By Alana Su-Navratil
18 January 2024 | 10 minute read
tim mckibbin reinsw 2022 reb zk09dk

NSW’s rental vacancy strife looks like its here to stay, despite little wins in some regions of the state.

Overall, the vacancy rate in the month of December 2023 for Sydney rose by 0.6 per cent to 1.8 per cent.

The data comes from the Real Estate Institute of New South Wales’ (REINSW) Vacancy Rate Survey results for December 2023, covering 144,959 properties.

REINSW CEO Tim McKibbin describes December’s rise in vacancy rates as a “seasonal fluctuation”, which happens “as students vacate for the festive period and families make decisions about where they want to live in the new year”.

“It happens every year and this month’s survey results reflect this fact.”
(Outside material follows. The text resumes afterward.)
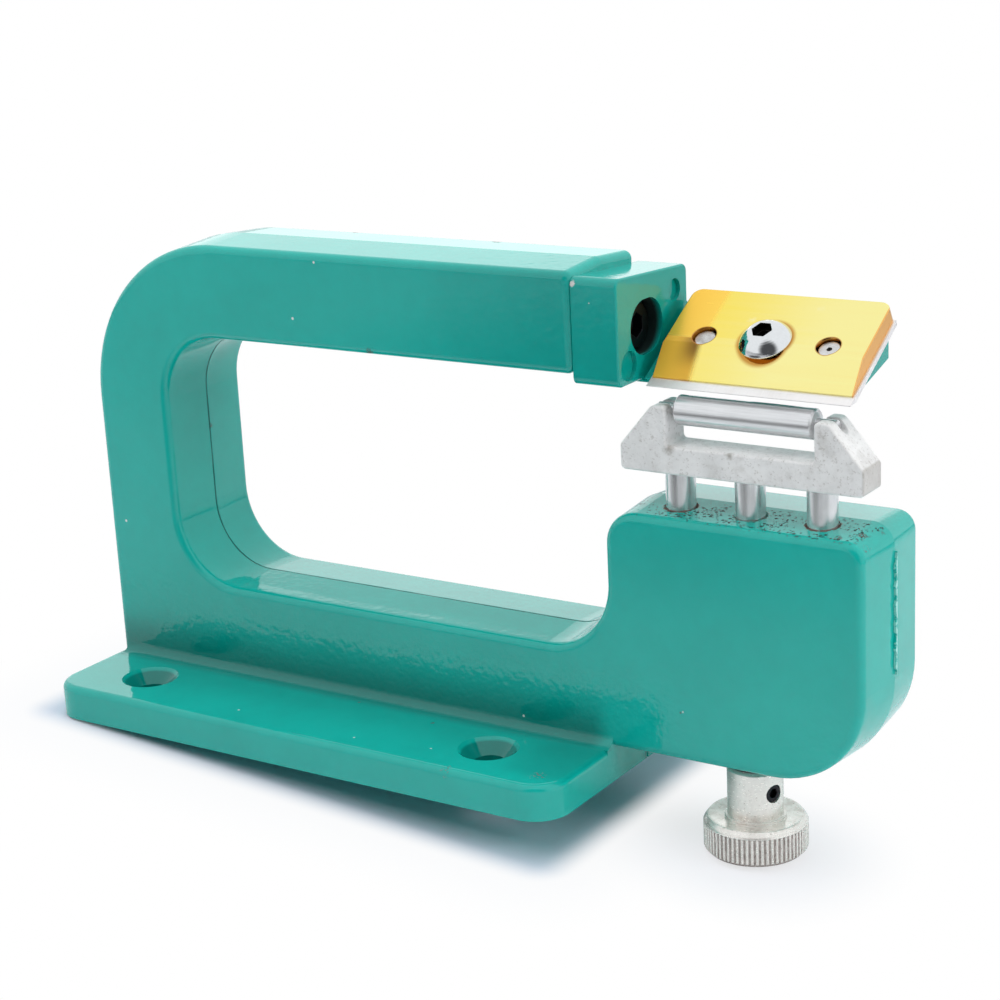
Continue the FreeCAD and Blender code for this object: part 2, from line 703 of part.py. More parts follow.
# ------------------------------------------------------------------ yoke, posts, roller
def make_roller_yoke():
    """Cast bar with two ears; each ear has a notch, open at the top, for a journal."""
    half = YOKE_LENGTH / 2
    inner = EAR_GAP / 2
    outer = inner + EAR_TOP_WIDTH
    bar_top = YOKE_BOTTOM + YOKE_BAR_HEIGHT
    ear_top = YOKE_BOTTOM + EAR_HEIGHT
    shoulder = YOKE_BOTTOM + YOKE_END_HEIGHT
    front = TOOL_Y - YOKE_DEPTH / 2
    side = [
        (-half, YOKE_BOTTOM), (-half, shoulder), (-outer, ear_top), (-inner, ear_top),
        (-inner, bar_top), (inner, bar_top), (inner, ear_top), (outer, ear_top),
        (half, shoulder), (half, YOKE_BOTTOM),
    ]
    face = polygon_face([V(YOKE_X + x, front, z) for x, z in side])
    yoke = face.extrude(V(0, YOKE_DEPTH, 0))

    def along_y(x, z):
        return edges_where(yoke, lambda p: near(abs(p.x - YOKE_X), x) and near(p.z, z))

    yoke = yoke.makeFillet(EAR_OUTER_R, along_y(outer, ear_top))
    yoke = yoke.makeFillet(EAR_INNER_R, along_y(inner, ear_top))
    yoke = yoke.makeFillet(EAR_INNER_R, along_y(inner, bar_top))
    yoke = yoke.makeFillet(YOKE_CORNER_R, along_y(half, shoulder))
    yoke = yoke.makeFillet(YOKE_CORNER_R, along_y(half, YOKE_BOTTOM))
    faces = edges_where(yoke, lambda p: near(abs(p.y - TOOL_Y), YOKE_DEPTH / 2))
    yoke = yoke.makeFillet(YOKE_EDGE, faces)
    radius = JOURNAL_D / 2 + RUN_CLEARANCE
    start = V(YOKE_X - half, TOOL_Y, ROLLER_Z)
    cutters = [rod(radius, start, X_AXIS, YOKE_LENGTH)]
    cutters.append(box(
        YOKE_X - half, YOKE_X + half, TOOL_Y - radius, TOOL_Y + radius, ROLLER_Z, ear_top + 1,
    ))
    for step in (-1, 0, 1):
        at = V(TOOL_X + step * POST_PITCH, TOOL_Y, YOKE_BOTTOM)
        cutters.append(rod(POST_GRIP_R, at, Z_AXIS, POST_GRIP))
    return yoke.cut(cutters)


def post_profile():
    radius = POST_D / 2
    return [
        (0, POST_BOTTOM),
        (radius - POST_CHAMFER, POST_BOTTOM),
        (radius, POST_BOTTOM + POST_CHAMFER),
        (radius, POST_TOP - POST_CHAMFER),
        (radius - POST_CHAMFER, POST_TOP),
        (0, POST_TOP),
    ]


def make_guide_post(side):
    return turned(post_profile(), V(TOOL_X + side * POST_PITCH, TOOL_Y, 0), Z_AXIS)


def make_lift_post():
    post = turned(post_profile(), V(TOOL_X, TOOL_Y, 0), Z_AXIS)
    hollow = LEAD_SCREW_D / 2 + RUN_CLEARANCE
    at = V(TOOL_X, TOOL_Y, POST_BOTTOM - 1)
    return post.cut(rod(hollow, at, Z_AXIS, POST_HOLLOW_TOP - POST_BOTTOM + 1))


def make_roller():
    half = ROLLER_LENGTH / 2
    reach = JOURNAL_SPAN / 2
    radius = ROLLER_D / 2
    journal = JOURNAL_D / 2
    profile = [
        (0, -reach),
        (journal - 0.4, -reach),
        (journal, 0.4 - reach),
        (journal, -half),
        (radius - ROLLER_CHAMFER, -half),
        (radius, ROLLER_CHAMFER - half),
        (radius, half - ROLLER_CHAMFER),
        (radius - ROLLER_CHAMFER, half),
        (journal, half),
        (journal, reach - 0.4),
        (journal - 0.4, reach),
        (0, reach),
    ]
    return turned(profile, V(YOKE_X, TOOL_Y, ROLLER_Z), X_AXIS)


# ------------------------------------------------------------------ lead screw and knob
def make_lead_screw():
    shank = LEAD_SHANK_D / 2
    collar = LEAD_COLLAR_D / 2
    thread = LEAD_SCREW_D / 2
    collar_top = BORE_BOTTOM + LEAD_COLLAR_H
    profile = [
        (0, SHANK_BOTTOM),
        (shank - 0.4, SHANK_BOTTOM),
        (shank, SHANK_BOTTOM + 0.4),
        (shank, BORE_BOTTOM),
        (collar, BORE_BOTTOM),
        (collar, collar_top),
        (thread, collar_top),
        (thread, LEAD_TOP - 0.6),
        (thread - 0.6, LEAD_TOP),
        (0, LEAD_TOP),
    ]
    return turned(profile, V(TOOL_X, TOOL_Y, 0), Z_AXIS)


def make_thrust_washer():
    at = V(TOOL_X, TOOL_Y, HUB_TOP)
    ring = rod(THRUST_WASHER_D / 2, at, Z_AXIS, THRUST_WASHER_T)
    return ring.cut(rod(LEAD_SHANK_D / 2 + FIXED_CLEARANCE, at, Z_AXIS, THRUST_WASHER_T))


def knurled_band():
    """Straight-knurled cylinder a little taller than the rim."""
    points = []
    for k in range(2 * KNOB_KNURLS):
        angle = math.pi * k / KNOB_KNURLS
        radius = KNOB_D / 2 - (KNOB_KNURL_DEPTH if k % 2 else 0)
        points.append(V(radius * math.cos(angle), radius * math.sin(angle), 0))
    band = polygon_face(points).extrude(V(0, 0, KNOB_RIM_HEIGHT - KNOB_KNURL_DROP))
    band.translate(V(TOOL_X, TOOL_Y, KNOB_BOTTOM))
    return band


def set_screw_way():
    turn = math.radians(SET_SCREW_TURN)
    return V(math.cos(turn), math.sin(turn), 0)


def make_knob():
    rim = KNOB_D / 2
    collar = rim - KNOB_KNURL_DEPTH
    step = HUB_STEP_D / 2
    hub = HUB_D / 2
    recess = KNOB_RECESS_D / 2
    profile = [
        (0, KNOB_BOTTOM + KNOB_RECESS_DEPTH),
        (recess, KNOB_BOTTOM + KNOB_RECESS_DEPTH),
        (recess, KNOB_BOTTOM),
        (rim - KNOB_BEVEL, KNOB_BOTTOM),
        (rim, KNOB_BOTTOM + KNOB_BEVEL),
        (rim, RIM_TOP - KNOB_KNURL_DROP),
        (rim - KNOB_KNURL_DEPTH / 2, RIM_TOP - KNOB_BEVEL),
        (rim - KNOB_BEVEL, RIM_TOP),
        (collar - KNOB_BEVEL, RIM_TOP),
        (step, RIM_TOP - RIM_DISH),
        (step, RIM_TOP + HUB_STEP_H),
        (hub, RIM_TOP + HUB_STEP_H),
        (hub, HUB_TOP - HUB_CHAMFER),
        (hub - HUB_CHAMFER, HUB_TOP),
        (0, HUB_TOP),
    ]
    body = turned(profile, V(TOOL_X, TOOL_Y, 0), Z_AXIS)
    shell = rod(rim + 1, V(TOOL_X, TOOL_Y, KNOB_BOTTOM - 1), Z_AXIS,
                KNOB_RIM_HEIGHT - KNOB_KNURL_DROP + 1)
    body = body.cut(shell.cut(knurled_band()))
    bore = rod(LEAD_SHANK_D / 2 + FIXED_CLEARANCE, V(TOOL_X, TOOL_Y, SHANK_BOTTOM), Z_AXIS,
               HUB_TOP - SHANK_BOTTOM)
    way = set_screw_way()
    axis = V(TOOL_X, TOOL_Y, HUB_TOP - SET_SCREW_DROP)
    tapped = rod(SET_SCREW_D / 2 + FIXED_CLEARANCE, axis, way, HUB_D)
    return body.cut([bore, tapped])


def make_knob_set_screw():
    way = set_screw_way()
    radius = SET_SCREW_D / 2
    start = V(TOOL_X, TOOL_Y, HUB_TOP - SET_SCREW_DROP) + way * (LEAD_SHANK_D / 2)
    profile = [
        (0, 0),
        (radius - 0.7, 0),
        (radius, 0.7),
        (radius, SET_SCREW_LENGTH - 0.3),
        (radius - 0.3, SET_SCREW_LENGTH),
        (0, SET_SCREW_LENGTH),
    ]
    deep = start + way * (SET_SCREW_LENGTH - 1.8)
    return turned(profile, start, way).cut(hexagon(SET_SCREW_HEX, deep, way, 3))


# ------------------------------------------------------------------ step files
def main():
    os.makedirs("parts", exist_ok=True)
    export(make_frame_casting(), "frame_casting")
    export(make_blade_head(), "blade_head")
    export(make_head_screw(), "head_screw")
    export(make_head_spring_washer(), "head_spring_washer")
    export(make_head_dowel(UPPER_DOWEL_Y, UPPER_DOWEL_Z), "head_dowel_upper")
    export(make_head_dowel(LOWER_DOWEL_Y, LOWER_DOWEL_Z), "head_dowel_lower")
    export(make_blade(), "blade")
    export(make_clamp_plate(), "clamp_plate")
    export(make_clamp_screw(), "clamp_screw")
    export(make_blade_pin(-1, False), "blade_pin_left")
    export(make_blade_pin(1, True), "blade_pin_right")
    export(make_roller_yoke(), "roller_yoke")
    export(make_roller(), "roller")
    export(make_guide_post(-1), "guide_post_left")
    export(make_guide_post(1), "guide_post_right")
    export(make_lift_post(), "lift_post")
    export(make_lead_screw(), "lead_screw")
    export(make_thrust_washer(), "thrust_washer")
    export(make_knob(), "knob")
    export(make_knob_set_screw(), "knob_set_screw")


main()
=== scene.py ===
"""Leather splitting machine: enamel, metal finishes and a plain studio.

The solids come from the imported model. This file gives each of them its finish,
and sets up the floor, the lamps and the camera.
"""

import math

import bpy
from bpy.props import FloatProperty, FloatVectorProperty, PointerProperty
from mathutils import Matrix, Vector


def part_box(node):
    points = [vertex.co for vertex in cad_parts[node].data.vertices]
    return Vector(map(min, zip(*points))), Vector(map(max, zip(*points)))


bl_info = {
    "name": "Leather Splitting Machine",
    "version": (1, 0, 0),
    "blender": (4, 5, 0),
    "location": "View3D > Sidebar > Splitter",
    "description": "Finishes a bench leather splitter and sets up its studio",
    "category": "Object",
}

MM = 0.001
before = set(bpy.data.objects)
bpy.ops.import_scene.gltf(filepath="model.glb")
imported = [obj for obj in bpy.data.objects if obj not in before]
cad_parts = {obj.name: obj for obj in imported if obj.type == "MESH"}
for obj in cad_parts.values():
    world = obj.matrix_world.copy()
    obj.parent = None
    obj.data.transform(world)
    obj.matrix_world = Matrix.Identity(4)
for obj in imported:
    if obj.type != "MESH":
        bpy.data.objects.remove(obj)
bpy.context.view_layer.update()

# ------------------------------------------------------------------ places on the part
BASE_TOP = 10 * MM
BLOCK_TOP = 77.3 * MM
HOLE_PLACE = (61 * MM, 33 * MM)
TOOL_X = sum(corner[0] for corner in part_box("lift_post")) / 2
TOOL_Y = sum(corner[1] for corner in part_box("lift_post")) / 2
POST_PITCH = (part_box("guide_post_right")[0][0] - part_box("guide_post_left")[0][0]) / 2
FLASH_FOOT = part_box("frame_casting")[1][0] - 0.75 * MM
POST_RADIUS = (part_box("guide_post_left")[1][0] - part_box("guide_post_left")[0][0]) / 2
SEAT_SLOPE = math.radians(30)
SEAT_UPHILL = Vector((0.0, math.cos(SEAT_SLOPE), math.sin(SEAT_SLOPE)))
SEAT_NORMAL = Vector((0.0, -math.sin(SEAT_SLOPE), math.cos(SEAT_SLOPE)))
CUTTING_EDGE = Vector((0.0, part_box("blade")[0][1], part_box("blade")[0][2]))
PIN_UP = 15.9 * MM
PLATE_TOP = 4.5 * MM


def seat_point(node, height):
    """Place over the middle of a node on the row of the clamp screw, height above the blade."""
    low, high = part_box(node)
    return (
        Vector(((low[0] + high[0]) / 2, 0.0, 0.0))
        + CUTTING_EDGE
        + SEAT_UPHILL * PIN_UP
        + SEAT_NORMAL * height
    )


# Marks of wear on the enamel and the plate, and among the pale specks a painted highlight: each a
# centre and a radius, in millimetres.
BARE_CHIPS = {
    "head_corner": ((83.2, -15.9, 136.4), 0.75),
    "rim_left": ((58.3, -49.4, 8.8), 0.5),
    "block_corner": ((164.2, -14.6, 75.2), 0.55),
}
DARK_MARKS = {
    "arm_smudge": ((17.3, -17.1, 113.0), 1.2),
    "block_spot": ((112.1, -17.2, 23.7), 0.35),
    "base_pit_a": ((8.6, -21.4, 10.4), 0.6),
    "base_pit_b": ((36.9, -25.0, 10.2), 0.65),
    "foot_pit_a": ((-47.0, -18.6, 11.6), 0.5),
    "foot_pit_b": ((-13.0, -18.4, 11.8), 0.45),
    "wall_pit_a": ((-58.0, 0.3, 80.3), 0.9),
    "wall_pit_b": ((-58.0, -5.0, 102.9), 0.7),
    "arm_top_scuff": ((-8.9, 15.0, 139.0), 1.0),
    "arm_top_scuff_b": ((40.0, 14.8, 139.2), 1.4),
    "block_edge_a": ((160.8, -9.5, 77.2), 1.3),
    "block_edge_b": ((163.6, -3.0, 76.9), 1.3),
    "block_edge_c": ((156.0, -13.8, 77.3), 1.1),
}
SCUFFS = {
    "base_corner": ((83.0, -42.7, 10.1), 1.7),
    "rim_middle": ((58.3, -49.2, 8.9), 1.2),
    "block_corner": ((164.6, -13.0, 75.0), 1.5),
}
PLATE_GRIME = {
    "left_hole": ((111.6, -1.2, 115.9), 1.0),
    "right_hole": ((139.6, 3.4, 118.4), 0.6),
}
PLATE_RUBS = {
    "upper": ((122.0, 8.5, 124.1), 0.9),
    "middle": ((122.5, 5.0, 121.9), 0.6),
    "edge": ((139.0, 14.5, 126.5), 1.2),
}
# Pale specks; one of those on the base's top is a painted highlight, a small glint.
PALE_SPECKS = {
    "column_speck": ((-8.6, -17.2, 120.7), 0.4),
    "heel_speck": ((0.3, -17.2, 137.1), 0.35),
    "web_speck": ((-79.6, -17.2, 52.4), 0.4),
    "web_speck_b": ((62.5, -17.3, 13.9), 0.35),
    "block_speck": ((112.7, -17.6, 24.0), 0.45),
    "base_speck_a": ((-19.3, -41.9, 10.3), 0.45),
    "base_speck_b": ((52.6, -18.9, 11.2), 0.4),
    "base_speck_c": ((47.0, -40.3, 10.2), 0.35),
    "base_speck_d": ((23.3, -43.5, 10.2), 0.35),
}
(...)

Specifically, there has been a slight improvement to Sydney’s inner ring vacancy rate sitting at 1.8 per cent – a 0.6 per cent rise since last month. That incorporates local government areas including Ashfield, Lane Cove, Marrickville and Randwick.

Mr McKibbin warned that even though the REINSW Vacancy Rate Survey results for December 2023 exhibited a slight relief across metropolitan areas and some regions, “any celebrations about the end of the rental crisis should definitely be put on hold”.

“We’re still experiencing historical lows in the availability of rental accommodation,” Mr McKibbin conceded.

He explained: “Demand for rental accommodation certainly isn’t slowing, but the number of properties in the supply pipeline is. The inevitable knock-on impact is fewer properties available in the rental pool.”

The areas where there was a dramatic drop in vacancy rates in the last month were Newcastle and Wollongong.

Newcastle’s vacancy rate dropped from 3 per cent to 1.9 per cent in the space of one month, while Wollongong saw an even sharper decline, from 3 per cent to 1.6 per cent.

Other areas of the Illawarra also experienced a critical drop in vacancy rates going from 1.8 per cent to 0.9 per cent over the course of the month.

REINSW did note there are some areas across the state where rental vacancies might provide some relief for those looking to rent.

The Mid-North Coast experienced a 0.8 per cent rise, while South Coast vacancy rates rose 1.1 per cent, and the South Eastern regions rate rose 0.9 per cent. Albury and Coffs Harbour areas have also remained steady throughout 2023.

Within the past year, the area of New England experienced a relatively consistent steady upward trend. It closed out the year with a 2.1 per cent vacancy rate in comparison to the low of 0.5 per cent seen in December 2022.